On January 1, 1886, in the Kashipur garden of Kolkata, Sri Ramakrishna Paramahansa Ji blessed the devotees with a feeling of devotion – ‘You people become Chaitanyavan. To become conscious means to experience the conscious being present in one’s conscience. Know that I am not flesh and blood. I am the soul situated in this body. I am the divine part of God, the immortal, imperishable soul. Truth, love, and joy are my true nature. I have absolute right over truth, love, and joy. In this way, as soon as this conscious being is realized, a person changes from within.

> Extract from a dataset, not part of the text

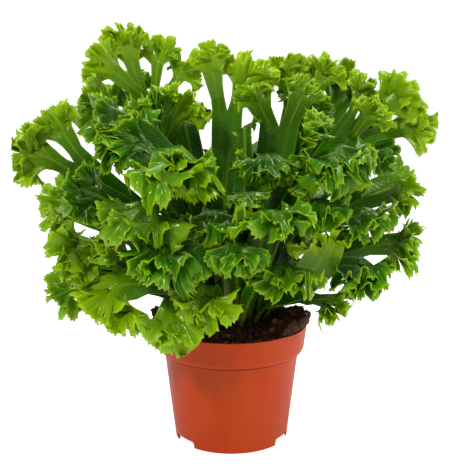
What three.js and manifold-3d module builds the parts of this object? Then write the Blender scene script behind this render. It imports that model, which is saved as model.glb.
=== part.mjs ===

The Upanishads have called it ‘Purnamadah Poornamidam’, that is, that too is complete, it is also complete. There is perfection everywhere inside and out. The realization of this state is fullness, true bliss. This is the ultimate aim of spiritual life. This is the ultimate stop of the journey. This is the ultimate conclusion of the inner journey, it is the result, it is the culmination and this is also the fulfillment of life. Undoubtedly, in meditation, along with the attainment of material happiness, prosperity, peace, spiritual bliss, salvation, liberation, etc. The inner journey is undoubtedly a journey to find bliss, the ultimate bliss. Every seeker who aspires to attain immortality and bliss must set out on an inner journey.
The sanskars of our unconscious are revealed to us in the form of the world outside us. Our inner world creates and destroys our outer world. The more orderly, beautiful, and blissful our inner world is, the more orderly, beautiful, and blissful our outside world is. This is possible only when our unconscious has been fully refined through continuous knowledge, meditation, self-study, and service.